Lo
más parecido a ser un delincuente sin llegar a quebrantar la ley es ser
fumador. El lunes pasado, precisamente, una asociación contra el cáncer colocó
un stand informativo en la misma puerta del instituto donde trabajo. Y dio la
casualidad de que, antes de que los alumnos salieran en tromba, quien asomó por
la puerta fui yo, y en pleno ataque agudo de tabaquismo tras varias horas de
clase privado de nicotina. Me apresuraba a encender un pitillo con manos temblorosas
cuando de pronto me sentí traspasado por media docena de miradas de censura,
las de las señoras a cargo de la campaña. Creo que su reacción no habría sido
más expresiva si, en lugar de encender un cigarrillo, me hubiera abierto la
gabardina para hacer exhibición pública de mis genitales. A todo esto, tengo
que decirles que voy a volver a dejar de fumar muy pronto, por supuesto que sí.
Voy a hacerlo por mi salud, por mi comodidad y por mi economía.
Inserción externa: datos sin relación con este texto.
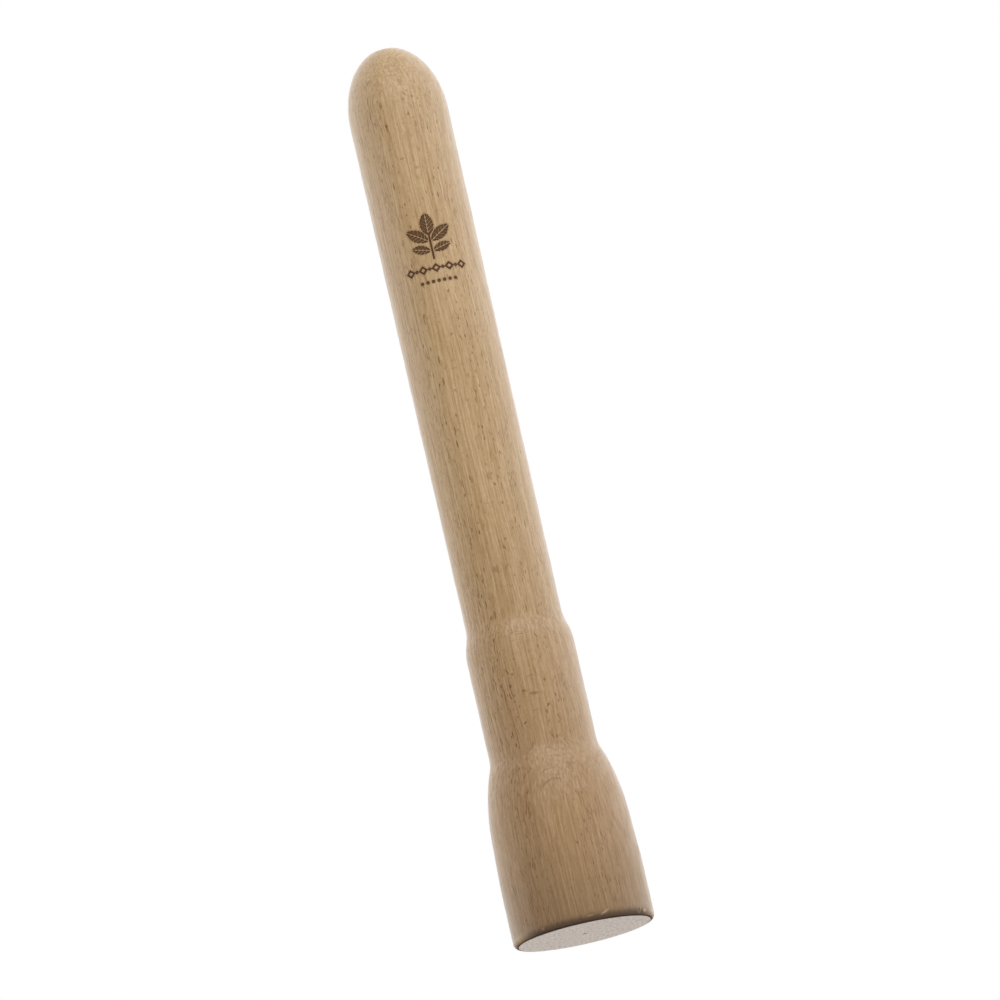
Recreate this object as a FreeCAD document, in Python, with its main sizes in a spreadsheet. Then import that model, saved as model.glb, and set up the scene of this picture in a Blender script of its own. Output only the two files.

Pero no puedo
evitar que, en situaciones como la que he descrito, me aflore la vena subversiva.
Y en esto creo que coincido con muchos ciudadanos medianamente cívicos, pero
hasta las narices de tanta censura y tanto pensamiento recto. Ante la imposibilidad
de abrir la boca para expresar cualquier opinión de las que hoy se consideran
inaceptables (y la lista de temas prohibidos aumenta cada día) empiezo a
plantearme la escritura de una serie de artículos en los que dar rienda suelta
a todos los demonios que me rondan por la cabeza, que son numerosos. Naturalmente,
nadie leería jamás esos artículos, pues publicarlos por cualquier medio
supondría un suicidio social, amén de posibles consecuencias penales. Pero el
mero hecho de escribirlos ya sería un alivio, como orinar en plena calle de
madrugada cuando uno ya no aguanta más o fumarse un cigarrillo delante del
stand de una asociación contra el cáncer.